C'est donc ça, la mort.
Il n'en revenait pas.
Se retrouver dans un métro. Avec - comme il l'aimait d'ordinaire - une place assises sur fenêtre dans le sens de la marche.
Et, magnifié par les parois du tunnel, le hurlement concassé, puissant, de la motrice et du déplacement d'air.
Le changement était considérable. À un instant, agonisant dans un lit d'hôpital édenté, l'instant d'après, propulsé par une rame de métro.
La mort est chose singulière, se dit-il.
Ce métro, aussi, fut la suite de sa pensée. La voiture était vide, aucun autre mort n'y avait pris place.
En plus, elle ne s'arrêtait pas. La distance entre les stations semblait infinie.
Peut-être que tous les métro de la mort fonctionnent ainsi.
Sur ce, il ferma les yeux.
Autant dormir un peu.
Un rêve le saisit quasi aussitôt. Il était dans un bistrot. À la serveuse, dont les chairs blanches et abondantes étaient moulées dans une robe bleue fendue sur des cuisses en apnée, à cette créature de rêve, il dit: Voulez-vous que je vous raconte une histoire macabre?
C'est un type en pyjama dans le métro de la mort.
Le même pyjama que je porte maintenant. Dans le même rêve qui nous enveloppe en ce moment. Mais dans le métro, il n'y a que moi.
La voiture, voyez-vous, est vide. Je suis le seul passager.
Elle fit une moue. Accrocheuse ou lasse, difficile à dire.
Il ouvrit un œil.
La voiture poursuivait sa course immortelle.
Il le referma.
La serveuse, debout devant lui, semblait absorbée par des pensées effilochées sur toutes les coutures. Elle dit: Je me demande ce qui l'a retenu.
Qui? dit-il.
Napoléon, dit-elle. Bel homme. Il se proposait de faire ma conquête.

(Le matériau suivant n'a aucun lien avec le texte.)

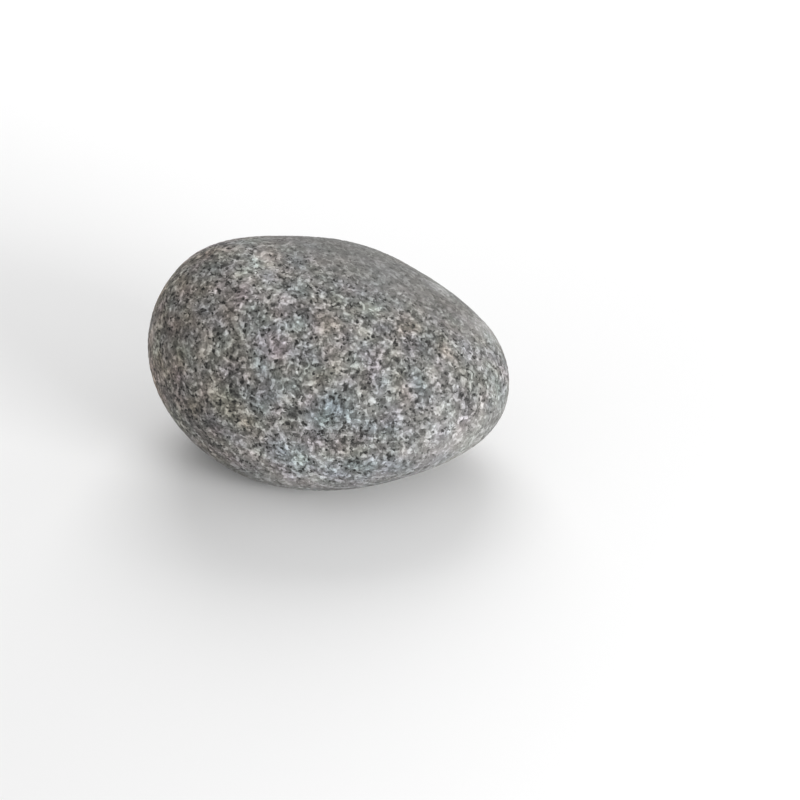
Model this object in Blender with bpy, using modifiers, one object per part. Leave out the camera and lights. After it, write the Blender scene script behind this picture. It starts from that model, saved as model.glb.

Moi, aussi, dit-il. Mais pas dans le métro. Un lieu calme, plutôt. Un hôtel de passe, peut-être. Mais il faudrait alors que le métro s'arrête et me laisse sortir.
Justement, le métro s'était arrêté.
La secousse le réveilla. Il se frotta le visage. Et plongea la main dans un poche de son complet-pyjama pour en sortir un paquet froissé de Lucky Strike sans bout filtre. Il en restait trois, de cigarettes. Toutes mortes comme lui.
L'avantage, se dit-il, c'est qu'on ne risque pas d'attraper un cancer quand on est mort.
Il tira d'autant plus goulûment sur la tige.
C'est alors qu'il remarqua qu'une fanfare s'était installée sur le quai. Elle ne manquait pas d'allure. Au centre, un évadé de Manchester, clope au bec, avec sa Fender Stratocaster. Il leva le bras, poing fermé - et entama une version chaloupée de Gimme Shelter. En choriste, à côté de lui, la serveuse, chaude comme un banane flambée au rhum (*).
Toute la station s'en trouva mitraillée de jets de lumières colorés. La mort, se dit-il, ça a du bon.
Il jeta un œil à sa montre-bracelet. Comme de juste, elle était arrêtée, les aiguilles sur six heures trente. Du matin ou du soir.
Il y eut un tonnerre d'applaudissements.
Puis, un silence total. Tout était comme happé par un trou noir.
Vu de l'intérieur, cela tenait de la berceuse. Avec des fragments de souvenirs d'enfance: assis sur le pot à crier triomphalement Fini !! Pour se faire torcher le cul, recevoir un bisou de maman, respirer son odeur, un peu fauve, mêlant tabac et savon: indicible promesse de douceur de vivre.
Il en eut sommeil.
Piquer un somme, pourquoi pas?
C'est un autre avantage, pensa-t-il juste avant de sombrer. Quand on est mort, on dort quand on veut.
(*) La ressemblance avec Lisa Fischer, 1998, était frappante.